Premiering June 3, a series of runway shows and dialogues about tech wearables and adaptive fashion will run on the True Colors Festival YouTube Channel.

The series highlights some of the most avant-garde tech wearables on the market, adapted specifically for people with varying disabilities. While promoting inclusion and diversity, these creations speak to the basic human desire for independence, empowering people with disabilities to experience the same quality of life as those without disabilities.

Directed by acclaimed media artist, Yoichi Ochiai, True Colors Fashion: The Future is Now! partners the world’s leading tech companies and fashion brands with a diverse cast of models to showcase 11 original designs.

The intent of the show is to drive the limits of fashion by manufacturing pieces for all bodies, empowered by technology. It features adaptive fashion, becoming the launchpad for innovations that expand on existing wearables such as prosthetic limbs and wheelchairs.

“Since the invention of computers, we have been able to solve problems with software, and it has become easier for people to connect with one another. In keeping with this idea, The Future is Now! sets the stage for diverse people to express themselves with fashion that’s empowered with technology,” said Ochiai.

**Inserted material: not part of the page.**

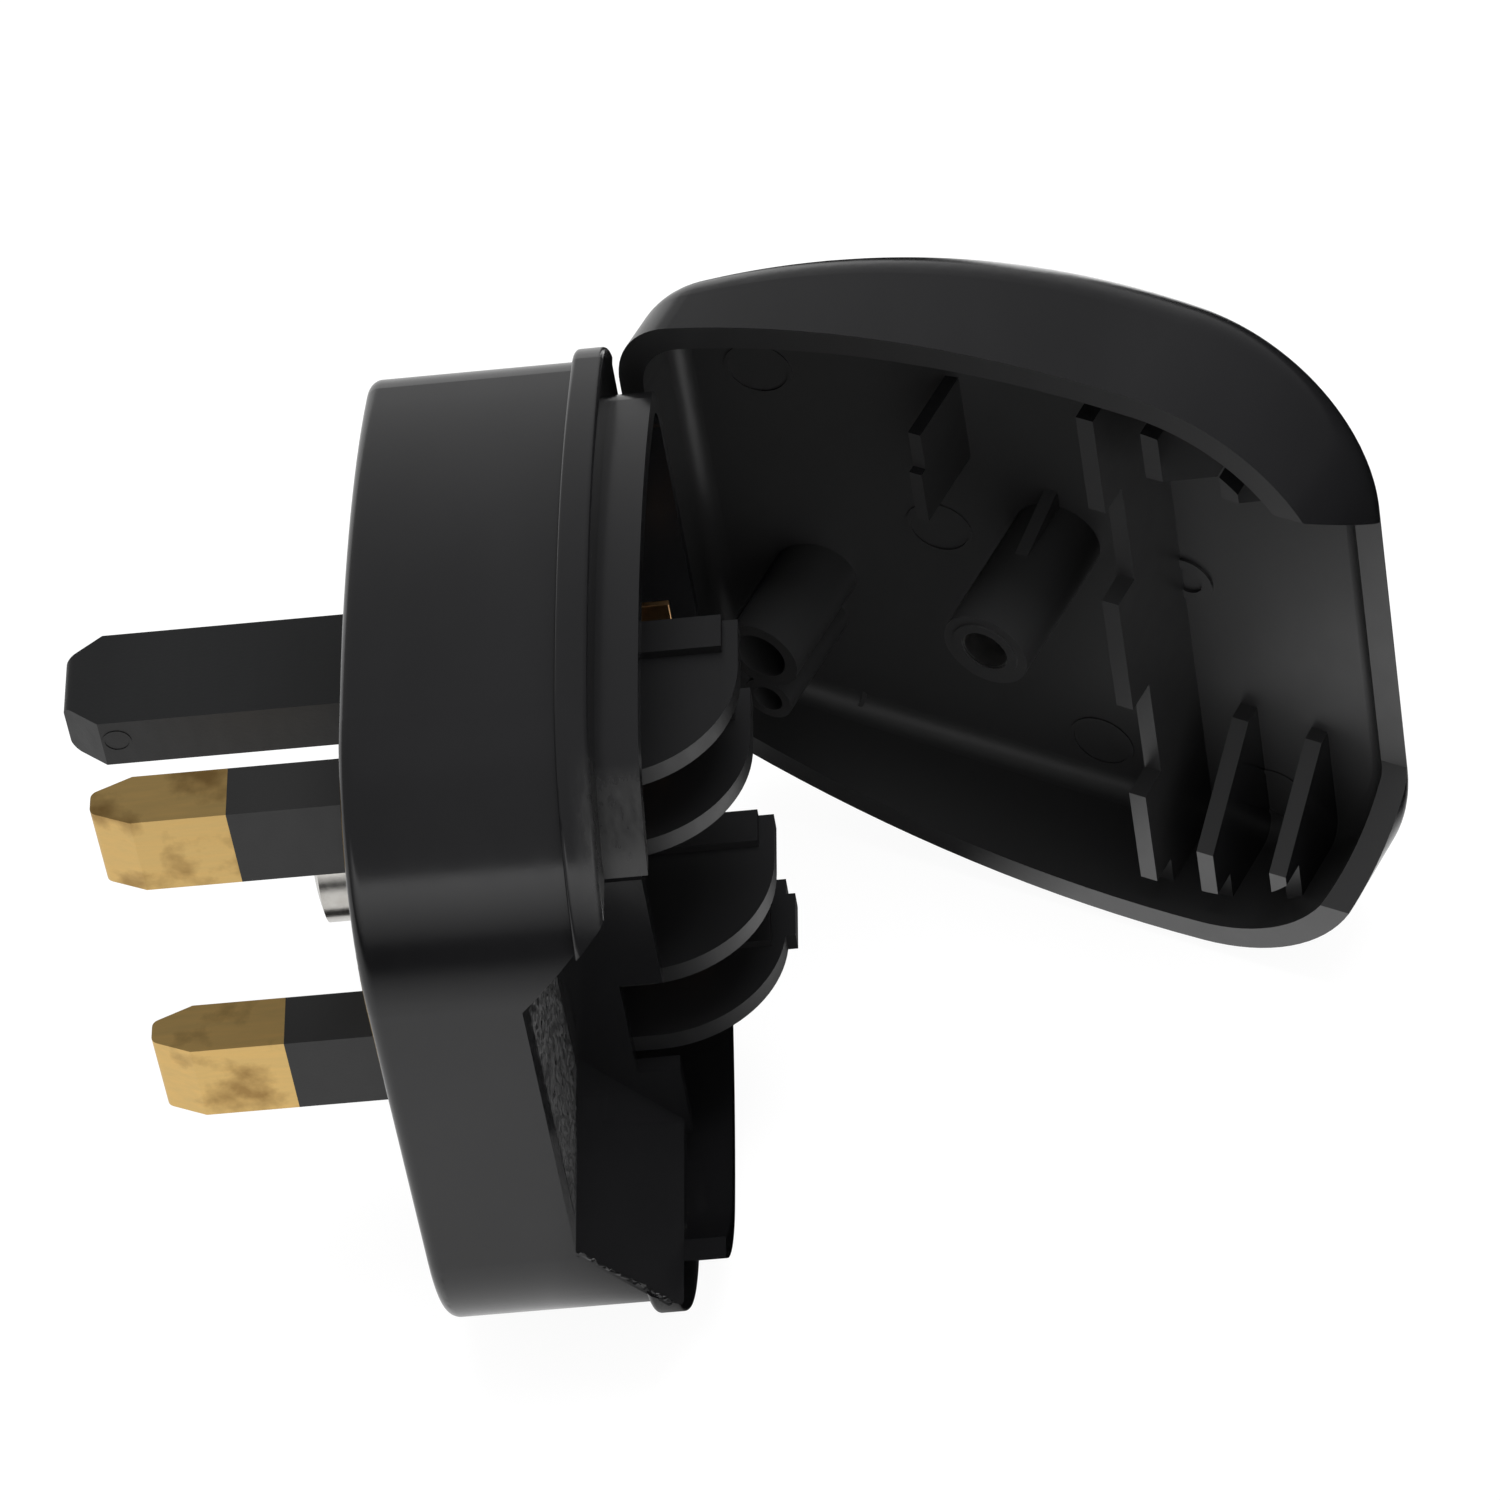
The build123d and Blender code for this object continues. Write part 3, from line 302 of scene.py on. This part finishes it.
def black_moulding(name, black, gloss, grain):
    """Black moulded plastic: faint flow marks in its colour, fine rubbing in its gloss and a slight grain."""
    finish, nodes, join, shader, place = new_finish(name, gloss)
    flow = noise(nodes, join, place, scale=60.0, detail=4.0, stretch=(1.0, 0.35, 1.0))
    paler = [1.5 * part for part in black]
    join(ramp(nodes, join, flow, 0.35, 0.7, black, paler), shader.inputs["Base Color"])
    rubbing = noise(nodes, join, place, scale=900.0, detail=6.0, stretch=(1.0, 0.12, 0.5))
    join(spread(nodes, join, rubbing, low=0.8 * gloss, high=1.3 * gloss), shader.inputs["Roughness"])
    fine = noise(nodes, join, place, scale=4500.0, detail=2.0)
    add_bump(nodes, join, shader, fine, depth=grain)
    return finish, nodes, join, shader, place


def metal(name, colour, dark, roughness, stretch, stain):
    """Metal with rolling or turning marks and, where stain is above 0, tarnished patches."""
    finish, nodes, join, shader, place = new_finish(name, roughness, metallic=1.0)
    marks = noise(nodes, join, place, scale=1800.0, detail=4.0, stretch=stretch)
    patches = noise(nodes, join, place, scale=260.0, detail=5.0)
    tarnish = spread(nodes, join, between(nodes, join, patches, low=0.5, high=0.68), low=0.0, high=stain)
    darker = [0.88 * part for part in colour]
    clean = ramp(nodes, join, marks, 0.3, 0.7, darker, colour)
    join(blended(nodes, join, tarnish, clean, dark), shader.inputs["Base Color"])
    join(spread(nodes, join, marks, low=0.8 * roughness, high=1.35 * roughness), shader.inputs["Roughness"])
    add_bump(nodes, join, shader, marks, depth=0.006 * MM)
    return finish


def dress(finish, *names):
    """Gives CAD nodes a finish."""
    for name in names:
        node = frame["nodes"][name]
        node.data.materials.clear()
        node.data.materials.append(finish)


def settle(piece, name, body, finish, turn=None):
    """Puts a piece's place in its mesh, names and dresses it, and lets it ride on a body."""
    piece.data.transform((turn or Matrix()) @ piece.matrix_world)
    piece.matrix_world = Matrix()
    piece.name = name
    piece.data.materials.append(finish)
    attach(piece, body)
    bpy.ops.object.select_all(action="DESELECT")


def washer(outer_r, inner_r, thick):
    """A flat ring round Z with its underside on the XY plane."""
    bpy.ops.mesh.primitive_circle_add(vertices=RING_SIDES, radius=outer_r, fill_type="NOTHING")
    ring = bpy.context.object
    bpy.ops.object.mode_set(mode="EDIT")
    bpy.ops.mesh.select_all(action="SELECT")
    bpy.ops.mesh.extrude_edges_move()
    bpy.ops.transform.resize(value=(inner_r / outer_r, inner_r / outer_r, 1.0))
    bpy.ops.mesh.select_all(action="SELECT")
    bpy.ops.mesh.extrude_region_move(TRANSFORM_OT_translate={"value": (0.0, 0.0, thick)})
    bpy.ops.mesh.select_all(action="SELECT")
    bpy.ops.mesh.normals_make_consistent(inside=False)
    bpy.ops.object.mode_set(mode="OBJECT")
    return ring


def facing(place, normal):
    """The turn and shift that lay a piece from the XY plane onto a place with a given normal."""
    return Matrix.Translation(place) @ Vector(normal).to_track_quat("Z", "Y").to_matrix().to_4x4()


def solidified(piece, thick):
    """Gives a sheet its thickness, half on each side."""
    bpy.ops.object.modifier_add(type="SOLIDIFY")
    wall = piece.modifiers[-1]
    wall.thickness = thick
    wall.offset = 0.0
    bpy.ops.object.modifier_apply(modifier=wall.name)


def pick(elements, test, mode):
    """Selects the faces or vertices of the active mesh that pass a test and stays in edit mode."""
    bpy.ops.object.mode_set(mode="EDIT")
    bpy.ops.mesh.select_mode(type=mode)
    bpy.ops.mesh.select_all(action="DESELECT")
    bpy.ops.object.mode_set(mode="OBJECT")
    for element in elements:
        element.select = test(element)
    bpy.ops.object.mode_set(mode="EDIT")


def rough_sheet(across, along, cell, height, thick, seed, edge_only=False):
    """A thin sheet on the XY plane, sizes in millimetres, torn along one edge or uneven all over."""
    counts = [max(1, round(size / cell)) for size in (across, along)]
    bpy.ops.mesh.primitive_grid_add(x_subdivisions=counts[0], y_subdivisions=counts[1], size=1.0)
    sheet = bpy.context.object
    bpy.ops.object.mode_set(mode="EDIT")
    bpy.ops.mesh.select_all(action="SELECT")
    bpy.ops.transform.resize(value=(across * MM, along * MM, 1.0))
    bpy.ops.object.mode_set(mode="OBJECT")
    if edge_only:
        pick(sheet.data.vertices, lambda vertex: vertex.co.y > 0, "VERT")
        bpy.ops.transform.vertex_random(offset=height * MM, uniform=0.4, normal=0.0, seed=seed)
    else:
        reach_x = 0.5 * (across - cell) * MM
        reach_y = 0.5 * (along - cell) * MM
        pick(
            sheet.data.vertices,
            lambda vertex: abs(vertex.co.x) < reach_x and abs(vertex.co.y) < reach_y,
            "VERT",
        )
        bpy.ops.transform.vertex_random(offset=height * MM, uniform=0.1, normal=1.0, seed=seed)
    bpy.ops.object.mode_set(mode="OBJECT")
    solidified(sheet, thick * MM)
    return sheet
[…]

The show introduces the audience to an ALS creator who teams up with artists and technologists to create artworks and develop content using eye movement, features hearing aids worn as fashion rather than as just tools, children with prosthetic legs running, an ingeniously designed trench coat for people who are missing limbs, proving how customization can provide greater comfort and confidence, without the need to follow convention, and so much more.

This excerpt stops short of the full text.